▶ **Records to use**:
↓
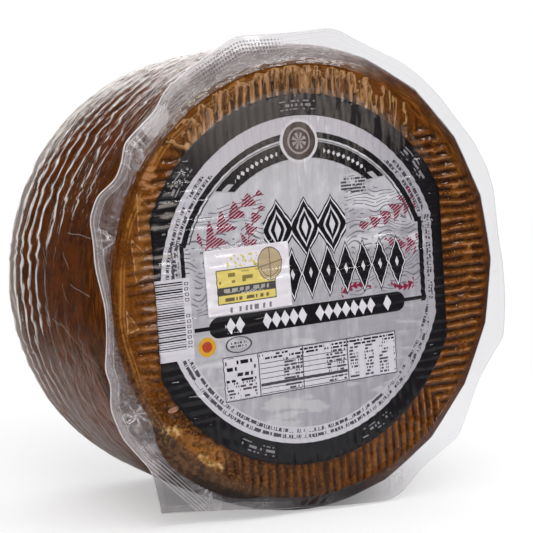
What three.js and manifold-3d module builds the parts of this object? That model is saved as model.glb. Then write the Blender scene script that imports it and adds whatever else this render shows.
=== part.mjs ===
// A whole aged sheep's milk cheese, sealed in clear vacuum film.
//
// The wheel stands on its rim. Its axis runs along Y and its labelled face looks towards -Y.
// Sizes are millimetres. While the pieces are built, the axis is the line x = 0, z = 0 and
// y is the depth behind the ridge tops of the labelled face.

import * as THREE from 'three';
import { mergeVertices } from 'three/addons/utils/BufferGeometryUtils.js';
import Module from 'manifold-3d';

const wasm = await Module();
wasm.setup();

// Wheel
const THICKNESS = 101;
const EDGE_RADIUS = 96;
const SIDE_BULGE = 2;
const EDGE_ROUNDING = 9.5;
const FLAT_SPOT = 0.8;

// Ridges that the pressing boards leave on both faces, in four mitred sectors
const RIDGE_PITCH = 4;
const RIDGE_DEPTH = 1;
const RIDGE_RADIUS = 84.5;
const RIDGE_TURN = THREE.MathUtils.degToRad(5);
const SECTORS = 4;

// Shallow bands that the press mould leaves round the side
const BAND_START = 21;
const BAND_END = 90;
const BAND_PITCH = 9.5;
const BAND_DEPTH = 0.6;

// Printed label on the face, a disc with its left and right sides cut straight
const LABEL_RADIUS = 75.8;
const LABEL_CENTRE_X = -2.5;
const LABEL_LEFT_CUT = 69.1;
const LABEL_RIGHT_CUT = 68.8;
const LABEL_THICKNESS = 0.6;
const LABEL_SAG = 0.6;
const LABEL_TURN = THREE.MathUtils.degToRad(4.5);

// Paper sticker on the label
const STICKER_WIDTH = 38.6;
const STICKER_HEIGHT = 26.2;
const STICKER_THICKNESS = 0.5;
const STICKER_CORNER = 0.6;
const STICKER_CENTRE = [-30.9, 1.5];
const STICKER_TURN = THREE.MathUtils.degToRad(5);

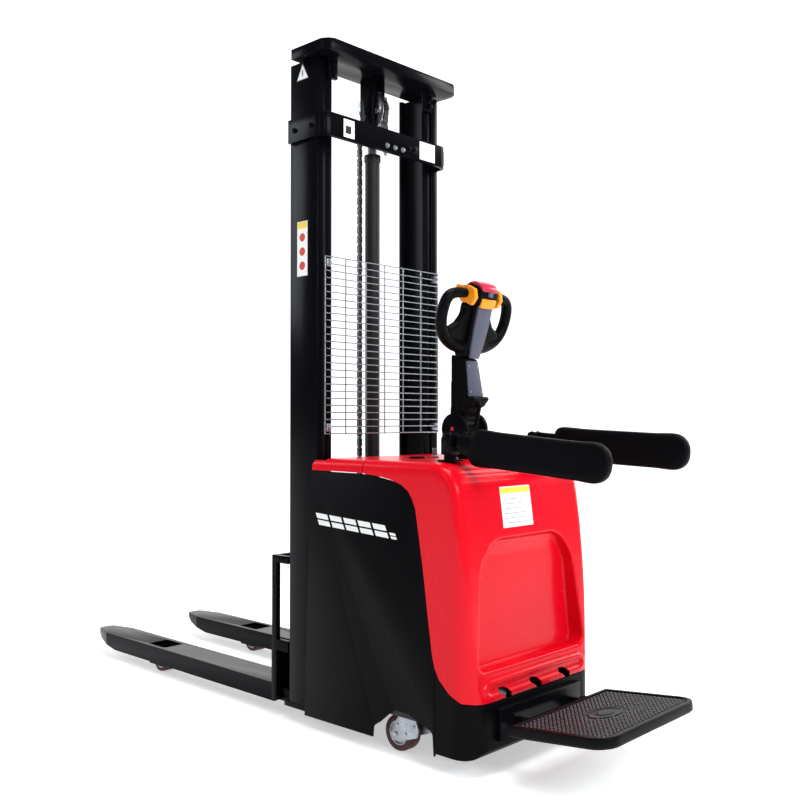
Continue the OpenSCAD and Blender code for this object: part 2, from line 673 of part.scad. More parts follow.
// closed loop handles either side of the head
module loop_outline() difference() {
    offset(r = 16) polygon([[76, 190], [108, 188], [134, 176], [handle_w / 2 - 18, 148], [handle_w / 2 - 16, 112], [handle_w / 2 - 36, 66], [92, 38], [52, 26], [40, 44], [40, 60], [56, 84], [70, 150]]);
    offset(r = 12) polygon([[74, 156], [104, 158], [116, 150], [118, 120], [104, 98], [92, 94], [74, 112]]);
    translate([-100, -10]) square([138, 300]);
    translate([0, 142]) square([67, 200]);
}
module handle_loops() color(black) at_head() both() {
    front(-16, 16) loop_outline();
    xcyl(10, 42, 72, 0, 189);
}

// throttle: one turning wing on each side of the head
module throttle() color(orange) at_head() both() difference() {
    union() {
        xcyl(26, 51.5, 65.5, 0, 189);
        side(51.5, 65.5) offset(r = 6) polygon([[-10, 170], [-26, 166], [-34, 184], [-26, 204], [-8, 208]]);
        side(51.5, 65.5) offset(r = 5) polygon([[10, 182], [34, 196], [36, 206], [10, 206]]);
    }
    xcyl(10 + run, 40, 80, 0, 189);
}

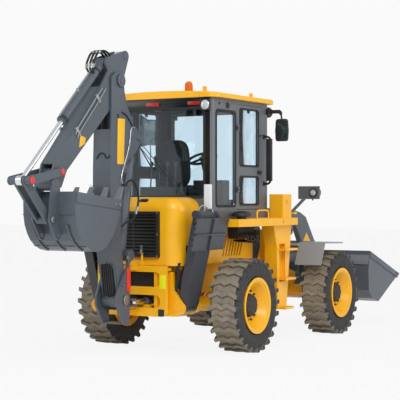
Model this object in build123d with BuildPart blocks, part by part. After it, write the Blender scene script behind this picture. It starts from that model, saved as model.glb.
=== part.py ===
from build123d import *
from math import atan2, cos, degrees, hypot, pi, radians, sin
import os

# Backhoe loader, articulated, in millimetres.
# +Y points to the loader bucket, +X to the machine's right, +Z up.
# The origin is on the ground under the middle of the machine.
# Stations along the machine are measured from the rear axle, heights from the ground.

# ---- driving dimensions -------------------------------------------------
rear_axle_y = -795.0          # rear axle's place along the machine
wheelbase = 2598.0
track = 1950.0
tyre_radius = 588.5           # over the lugs
tyre_width = 410.0
rim_radius = 304.8
lug_height = 30.0
lug_count = 24
pin_radius = 35.0
small_pin_radius = 25.0
pin_clearance = 0.06          # radial, pin in a boss that turns on it
seat_clearance = 0.2          # between faces that are bolted together
pane_gap = 0.3                # round glass and beside clamped parts
side_clearance = 8.0          # beside a piece that swings between two plates

# rear frame, hood and cab
rail_x = 320.0                # middle of each chassis rail
rail_thickness = 40.0
rail_top = 1110.0
frame_rear = -1100.0          # outer face of the rear plate
rear_plate_thickness = 40.0
rear_plate_half_width = 500.0
rear_plate_bottom = 500.0
rear_plate_top = 1115.0
hood_half_width = 630.0
hood_rear = -1035.0
hood_top = 1950.0
hood_wall = 25.0
hood_corner = 185.0
skirt_front = 880.0           # front end of the hood under the cab
cab_floor = 1600.0
cab_top = 3190.0
cab_rear = -510.0
cab_front = 1020.0
cab_half_width = 800.0
cab_wall = 45.0
roof_thickness = 95.0         # in the middle; the roof is crowned across
roof_edge = 58.0              # its thickness at both sides
roof_overhang = 70.0
door_rear = 130.0
door_front = 800.0
door_bottom = 1790.0
door_top = 3140.0
door_gap = 6.0
beacon_place = (150.0, 20.0)
glass_thickness = 8.0
platform_top = 1675.0
platform_thickness = 95.0
platform_outer = 1080.0
platform_rear = -330.0
platform_front = 1335.0
articulation_y = 1300.0
tower_outer = 990.0
tower_inner = 810.0

# swing and steering cylinders, bolted between the rear frame's rails
cylinder_level = 680.0
swing_x = 160.0
swing_seat = -400.0
swing_barrel_radius = 45.0
swing_rod_radius = 22.0
swing_stroke = 225.0          # each way
steer_cylinder_x = 220.0
steer_seat = 778.0
steer_eye_y = 1430.0
steer_barrel_radius = 35.0
steer_rod_radius = 20.0
steer_stroke = 126.0          # each way

# backhoe: pin places (station, height) with the boom folded for travel
king_y = -1300.0              # swing axis
king_low = 580.0              # top of the lower frame lug
king_high = 1060.0            # underside of the upper frame lug
king_lug_thickness = 62.0
king_lug_half_width = 74.0     # narrow, so that the post's plates pass beside it at full swing
boom_foot = (-1480.0, 720.0)
boom_base = (-1360.0, 1250.0)       # boom cylinder's base pin on the swing post
boom_eye = (-1130.0, 2670.0)        # boom cylinder's rod pin on the boom
boom_head = (-1530.0, 3337.0)       # boom to dipper
dipper_base = (-1450.0, 2300.0)     # dipper cylinder's base pin inside the boom
dipper_eye = (-1370.0, 3645.0)      # dipper cylinder's rod pin on the dipper
curl_base = (-1743.0, 3532.0)       # bucket cylinder's base pin on the dipper
curl_eye = (-3264.0, 2126.0)        # bucket cylinder's rod pin
dipper_tip = (-2800.0, 2092.0)      # dipper to bucket
guide_pivot = (-2712.0, 2230.0)     # guide links on the dipper
link_pin = (-2870.0, 1700.0)        # bucket link on the bucket
boom_half_width = 125.0
boom_plate = 20.0
dipper_half_width = 95.0
dipper_plate = 20.0
post_half_width = 165.0
post_plate = 30.0
hoe_bucket_half_width = 360.0
hoe_bucket_wall = 20.0

# stabilizers: pin places (side, height) seen from behind
leg_pivot = (600.0, 600.0)
leg_base = (470.0, 800.0)           # cylinder's base pin on the frame
leg_eye = (822.0, 1610.0)           # cylinder's rod pin near the leg's tip
leg_tip = (850.0, 1740.0)
leg_station = -780.0
leg_foot_half = 145.0
leg_head_half = 180.0
pad_station = -745.0
pad_length = 750.0
pad_foot = 745.0               # the pad's lower edge, up the leg
pad_height = 400.0
pad_gap = 20.0

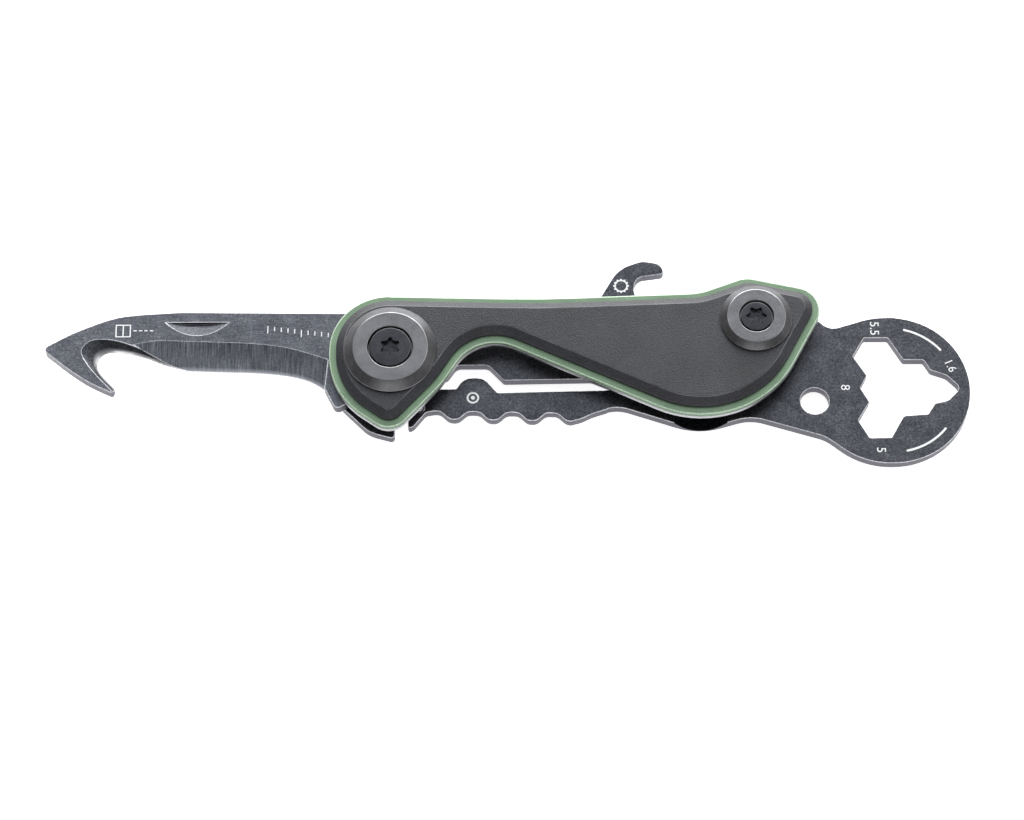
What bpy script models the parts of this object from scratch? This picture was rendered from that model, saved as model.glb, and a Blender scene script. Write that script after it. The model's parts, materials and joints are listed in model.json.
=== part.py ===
"""Folding multi tool: hook-tipped blade, steel frame with lock bar, opener and spanner head.

The tool lies on its back. +X runs from the blade's tip to the spanner head, +Y points to the
blade's spine and the opener, and +Z is out of the textured front scale. Outlines are written in
millimetres from the blade pivot's axis and are scaled to metres when a mesh is made.
"""
import math
from collections import namedtuple

import bmesh
import bpy
from mathutils import Matrix, Vector

MM = 0.001
ARC_STEP = 12.0                      # degrees of turn per segment on rounded corners
ROUND_SIDES = 40                     # sides of the turned parts

# Where the blade pivot stands, so that the origin is under the middle of the whole tool.
PIVOT_X, PIVOT_Y = -15.735, -0.445

# Heights of the layers above the surface that the tool lies on.
STACK_GAP = 0.05                     # between layers that rest on each other
REAR_COLLAR_TOP = 1.15
FRAME_LOW, FRAME_TOP = 1.20, 2.80
BLADE_LOW, BLADE_TOP = 3.05, 4.75
LINER_LOW, LINER_TOP = 5.00, 5.70
ACCENT_LOW, ACCENT_TOP = 5.75, 6.45
SCALE_LOW, SCALE_WALL, SCALE_TOP = 6.50, 6.95, 7.70
SCALE_MARGIN, SCALE_SLOPE = 1.0, 1.1  # scale's step back from the accent plate, and its sloped edge

# The two fastener stacks: the blade pivot and the post at the handle's rear end.
POST_X, POST_Y = 49.58, 4.49
PIVOT_SLEEVE_R, PIVOT_THREAD_R, PIVOT_WASHER_R = 2.50, 1.40, 5.00
POST_SLEEVE_R, POST_THREAD_R, POST_SPACER_R = 1.70, 1.00, 2.60
FIT = 0.10                           # radial clearance of every pin and sleeve
Collar = namedtuple("Collar", "flange_r face_r recess_r bore_r height rim floor")
PIVOT_COLLAR_FRONT = Collar(6.28, 5.04, 3.05, 1.55, 1.25, 0.30, 0.30)
PIVOT_COLLAR_BACK = Collar(6.28, 5.40, 3.05, 1.55, 1.15, 0.30, 0.25)
POST_COLLAR_FRONT = Collar(4.85, 3.92, 2.34, 1.15, 1.00, 0.30, 0.25)
POST_COLLAR_BACK = Collar(4.85, 4.05, 2.34, 1.15, 1.15, 0.30, 0.25)
Screw = namedtuple("Screw", "head_r head_height shank_r shank_length socket_depth socket_turn")
PIVOT_SCREW_FRONT = Screw(2.82, 0.88, PIVOT_THREAD_R, 3.00, 0.75, 30.0)
PIVOT_SCREW_BACK = Screw(2.82, 0.70, PIVOT_THREAD_R, 3.90, 0.50, 30.0)
POST_SCREW_FRONT = Screw(2.12, 0.68, POST_THREAD_R, 2.90, 0.58, 0.0)
POST_SCREW_BACK = Screw(2.12, 0.70, POST_THREAD_R, 3.90, 0.50, 0.0)
TORX_R, TORX_LOBE = 1.18, 0.19       # mean radius of a T10 socket and the height of its lobes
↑
▶ **Challenge**: Taking the lines above, repeat exactly those from the line that contains "Model this object" through the line that contains "# Stations along", and both of those lines as well. Include nothing else.

▶ **Reply to the task**:
Model this object in build123d with BuildPart blocks, part by part. After it, write the Blender scene script behind this picture. It starts from that model, saved as model.glb.
=== part.py ===
from build123d import *
from math import atan2, cos, degrees, hypot, pi, radians, sin
import os

# Backhoe loader, articulated, in millimetres.
# +Y points to the loader bucket, +X to the machine's right, +Z up.
# The origin is on the ground under the middle of the machine.
# Stations along the machine are measured from the rear axle, heights from the ground.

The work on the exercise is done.